Despite global economic and geopolitical uncertainties, strong real earnings and employment growth are boosting consumer spending power, along with lower petrol prices, asserts Mountney.
“The main contributing factors are positivity in the jobs market, zero inflation and the availability of generally cheaper fuel. It has been reported that the average household will have an additional £500 per year to spend as a result. Official figures show the employment rate in the UK has hit its highest level since 1971, thus reducing pressure on household budgets and increasing the likelihood of additional discretionary spending in the run-up to Christmas,” she says.
The cost of household essentials has also decreased as a result of cheaper energy, she adds and, as a result “retail bosses have already witnessed an improvement at their tills”.
Other measures of confidence are also indicating that consumers are in a good financial mood, including wage inflation, which is starting to outstrip price inflation for the first time in many years, and mortgage rates which are at historically low levels.
Survey figures from YouGov show confidence climbing to a 17-month high, which will lead to even higher levels of optimism among retailers, Mountney predicts for 2016.
When asked about mobile penetration, 46% of retail bosses said they had experienced increases of more than 20% in sales from mobiles. Meanwhile, 43% said there was a somewhat higher increase (>10%), demonstrating the ongoing popularity of mobile as a sales channel.
Given the transformative impact mobile is having on the retail landscape as a whole, it’s not surprising to see continued growth in sales via this channel, according to Mountney.
“The level of companies springing up in the high-tech space to assist retailers to capitalise on the mobile channel, among others, is testament to the opportunity that exists,” she says. “Our key retail contacts have confirmed media claims that are suggesting half of all online payments are now made via mobile devices.”
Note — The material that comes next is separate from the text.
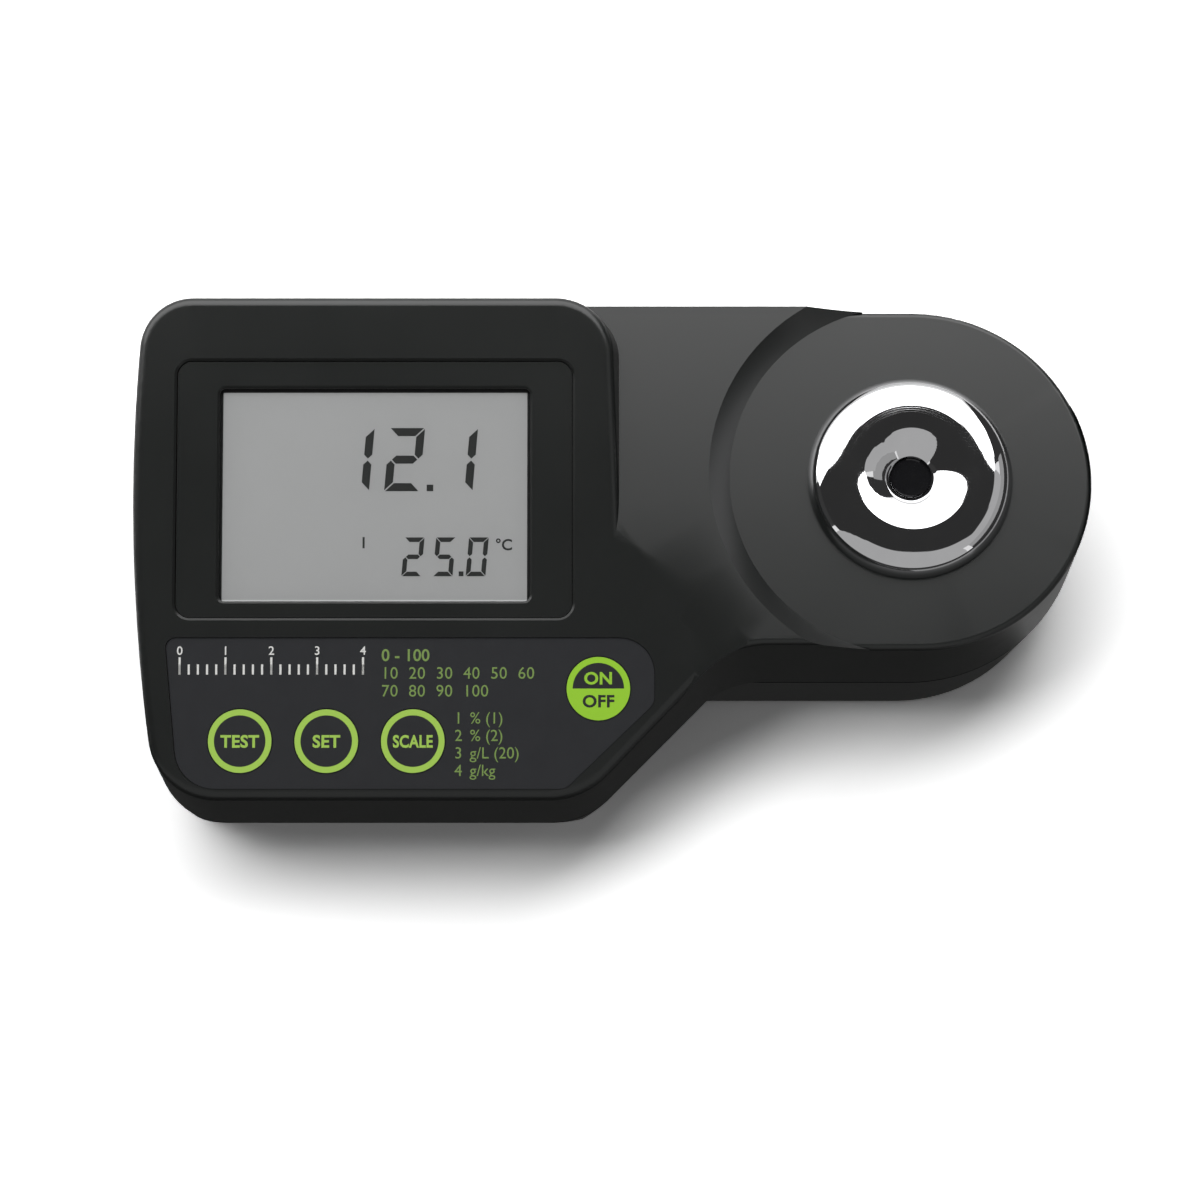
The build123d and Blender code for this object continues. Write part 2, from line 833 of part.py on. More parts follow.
def leadRiseX():
    """Where the leads rise, just inside the compartment's round wall."""
    return battery_x + compartment_radius - compartment_wall - lead_wall_gap


def batteryPiece():
    left_x = battery_x - snapEndReach()
    middle_z = battery_bottom_z + battery_height / 2
    place = Pos(left_x + battery_length / 2, battery_y, middle_z)
    body = place * Box(battery_length, battery_depth, battery_height)
    body = fillet(body.edges().filter_by(Axis.X), battery_edge_radius)
    for side in (-1, 1):
        y = battery_y + side * terminal_pitch / 2
        x = left_x + battery_length + terminal_height / 2
        body += Pos(x, y, middle_z) * Rot(0, 90, 0) * Cylinder(terminal_radius, terminal_height)
    return body


def batterySnap():
    right_x = battery_x + snapEndReach()
    middle_z = battery_bottom_z + battery_height / 2
    plate = Pos(right_x - snap_thickness / 2, battery_y, middle_z) * Box(
        snap_thickness, battery_depth - 2 * seat_gap, battery_height - 2 * seat_gap
    )
    plate = fillet(plate.edges().filter_by(Axis.X), snap_edge_radius)
    for side in (-1, 1):
        y = battery_y + side * terminal_pitch / 2
        depth = terminal_height + seat_gap
        socket = Rot(0, 90, 0) * Cylinder(terminal_radius + fit_gap, depth)
        plate -= Pos(right_x - snap_thickness - seat_gap + depth / 2, y, middle_z) * socket
    return plate


def bendRadius(run_a, run_b, turn_deg):
    return bend_share * min(run_a, run_b) / math.tan(math.radians(turn_deg / 2))


def batteryLeads():
    """The two leads of the snap, up through the compartment's slot to their plug on the board."""
    start_x = battery_x + snapEndReach()
    lead_x = leadRiseX()
    middle_z = battery_bottom_z + battery_height / 2
    leads = []
    for side in (-1, 1):
        y = battery_y + side * lead_spacing / 2
        end_z = plugZ(y)
        radius = bendRadius(lead_x - start_x, end_z - middle_z, 90)
        points = [(start_x, y, middle_z), (lead_x, y, middle_z), (lead_x, y, end_z)]
        route = FilletPolyline(*points, radius=radius)
        leads.append(sweep(Plane(origin=route @ 0, z_dir=route % 0) * Circle(lead_radius), path=route))
    return Compound(leads)


def batteryCover():
    ring_outer = cover_radius - cover_ring_width / 2
    cover = rod(cover_radius, base_z, floor_z)
    cover = chamfer(cover.edges().group_by(Axis.Z)[0], cover_edge)
    cover += tube(ring_outer, ring_outer - cover_ring_width, floor_z - fit_gap, floor_z + cover_ring_height)
    for step in range(lug_count):
        middle = 90 + 360 / lug_count * step
        top_z = lug_bottom_z + lug_height
        lug_inner = ring_outer - cover_ring_width / 2
        cover += sector(lug_inner, lug_outer_radius, middle, lug_angle, lug_bottom_z, top_z)
    dish = rod(cover_dish_radius, base_z - 1, base_z + cover_dish_depth)
    grip = Pos(0, 0, base_z) * Box(far, cover_grip_width, far)
    cover -= dish - grip
    groove = tube(
        cover_radius + 1,
        cover_radius - seal_groove_depth,
        base_z + seal_height - seal_cord_radius - fit_gap,
        base_z + seal_height + seal_cord_radius + fit_gap,
    )
    return Pos(battery_x, battery_y) * (cover - groove)


def coverSeal():
    major = cover_radius - seal_groove_depth + seal_cord_radius + fit_gap / 2
    return Pos(battery_x, battery_y, base_z + seal_height) * Torus(major, seal_cord_radius)


def coverFoam():
    return Pos(battery_x, battery_y) * rod(foam_radius, floor_z, floor_z + foam_thickness)


# The sample well and the optics


def wellPlace():
    return Pos(well_x, well_y, deck_z)


def turned(profile):
    """Turn a half profile, drawn as radius and height over the head's deck, about the well's axis."""
    return wellPlace() * revolve(Plane.XZ * profile, Axis.Z)


def wellRing():
    crown_end = (crown_radius, crest_height - crown_drop)
    mouth = (bowl_mouth_radius, crest_height)
    foot = (bowl_foot_radius, bowl_lip_height)
    lip = (window_radius, bowl_lip_height - bowl_foot_chamfer)
    crown = TangentArc((crest_radius, crest_height), crown_end, tangent=(1, 0))
    flank = TangentArc(crown_end, (well_radius, 0), tangent=crown % 1)
    crest = Line((crest_radius, crest_height), mouth)
    bowl = TangentArc(mouth, foot, tangent=(-1, 0))
    pocket_z = bowl_lip_height - window_lip_thickness
    inside = Polyline(
        foot,
        lip,
        (window_radius, pocket_z),
        (prism_pocket_radius, pocket_z),
        (prism_pocket_radius, pocket_z - prism_pocket_depth),
        (skirt_inner_radius, pocket_z - prism_pocket_depth),
        (skirt_inner_radius, -skirt_depth),
        (skirt_radius, -skirt_depth),
        (skirt_radius, 0),
        (gasket_inner_radius - gasket_play, 0),
        (gasket_inner_radius - gasket_play, gasket_thickness),
        (gasket_outer_radius + gasket_play, gasket_thickness),
        (gasket_outer_radius + gasket_play, 0),
        (well_radius, 0),
    )
    profile = make_face(crown.edges() + flank.edges() + crest.edges() + bowl.edges() + inside.edges())
    ring = turned(profile)
    for x, y in flangeScrewPlaces():
        ring -= wellPlace() * Pos(x, y) * rod(
            optics_screw_radius + fit_gap, -skirt_depth - 1, -skirt_depth + optics_screw_grip + seat_gap
        )
    return ring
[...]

This mobile-centric consumer mindset is certainly true of Black Friday when between 6am and 8am web traffic was dominated by smartphones. Over the entire day, mobile accounted for 34% of traffic and and tablets 13%, according to PCA Predict.
For Mountney, this increasing shift to m-commerce also highlights “the requirement for sophistication on small screens as retailers see two-thirds of mobile payments being completed via smartphones rather than tablets”, she says.
Adopting mobile apps is an area where retailers lag behind, according to a new report by Retail Week, which audited the customer-facing multichannel capabilities of 45 retailers in the UK’s home and leisure sector against 59 criteria.
The majority of retailers do not have a smartphone app, while tablet apps are even more rare, it found. Even among the more mainstream retailers a tablet app is by no means guaranteed. Marks & Spencer and Wilko are among the high-profile names without one.
In 2016, it’s vital retailers prioritise investment in developing mobile-responsive websites and customer-friendly smartphone apps, according to Mountney.
“Ease of navigation and payment are paramount to a retailer’s success in driving sales through the mobile channel. If the customer experience is poor, the sale will not be converted. As basket sizes increase in the mobile channel, it is critical to make the process as straightforward as possible for the customer.”